Les hackathons civiques, les plateformes de crowdsourcing et les initiatives de données ouvertes sont autant d’exemples de la manière dont les gouvernements encouragent l’innovation citoyenne. Dans des pays comme la Suède et la Finlande, les plateformes participatives permettent aux citoyens de proposer, de voter et de collaborer sur de nouvelles politiques et de nouveaux services. Ces efforts améliorent non seulement la qualité des services publics, mais contribuent également à renforcer les relations entre les gouvernements et les citoyens qu’ils servent.
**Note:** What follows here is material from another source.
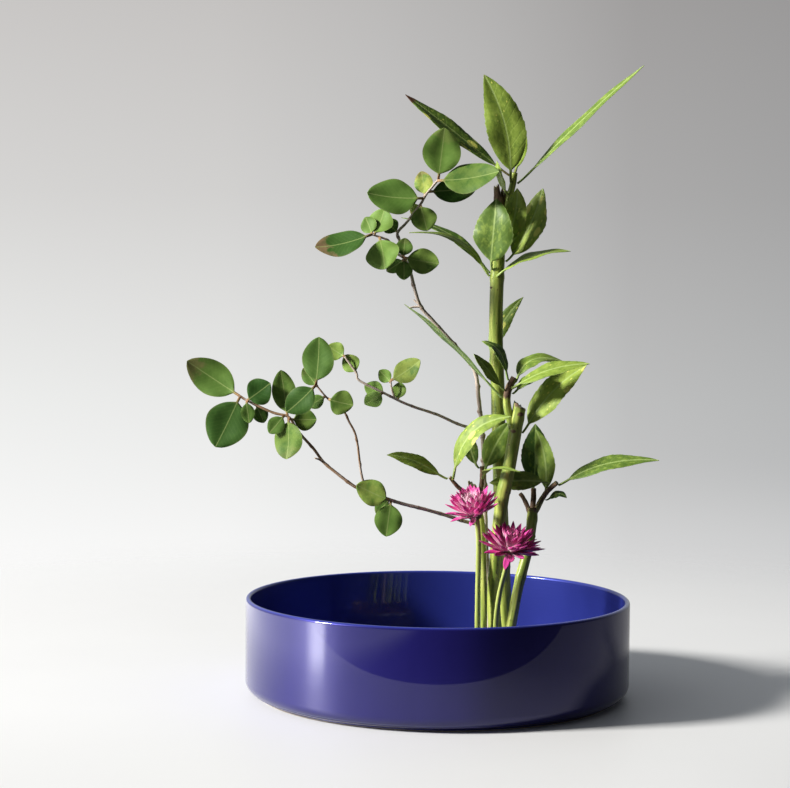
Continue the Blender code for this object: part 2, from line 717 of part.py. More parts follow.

La voie à suivre : Institutionnaliser l’innovation
Malgré ces succès, le chemin vers une administration publique pleinement innovante est loin d’être achevé. L’un des principaux défis auxquels les gouvernements sont confrontés est de s’assurer que l’innovation soit ancrée dans la structure de la fonction publique plutôt que d’être traitée comme une série d’initiatives ponctuelles. Pour y parvenir, les gouvernements devront investir dans le développement des compétences numériques au sein du secteur public, réformer les règles de passation des marchés publics afin d’encourager l’expérimentation et garantir la transparence dans l’utilisation des données et des technologies.
Alors que la frontière entre les attentes du public et les normes du secteur privé s’estompe, les gouvernements doivent s’adapter et évoluer pour rester pertinents dans un monde en constante évolution. L’avenir de l’administration publique réside dans sa capacité à favoriser une culture de l’innovation, une culture qui recherche en permanence de nouvelles solutions aux problèmes, améliore les services et répond aux besoins changeants des citoyens.
Les gouvernements qui adoptent l’innovation renforceront non seulement leur capacité à fournir des services efficaces et efficients, mais bâtiront également un secteur public plus résilient et réactif, capable de relever les défis d’un monde de plus en plus complexe et interconnecté.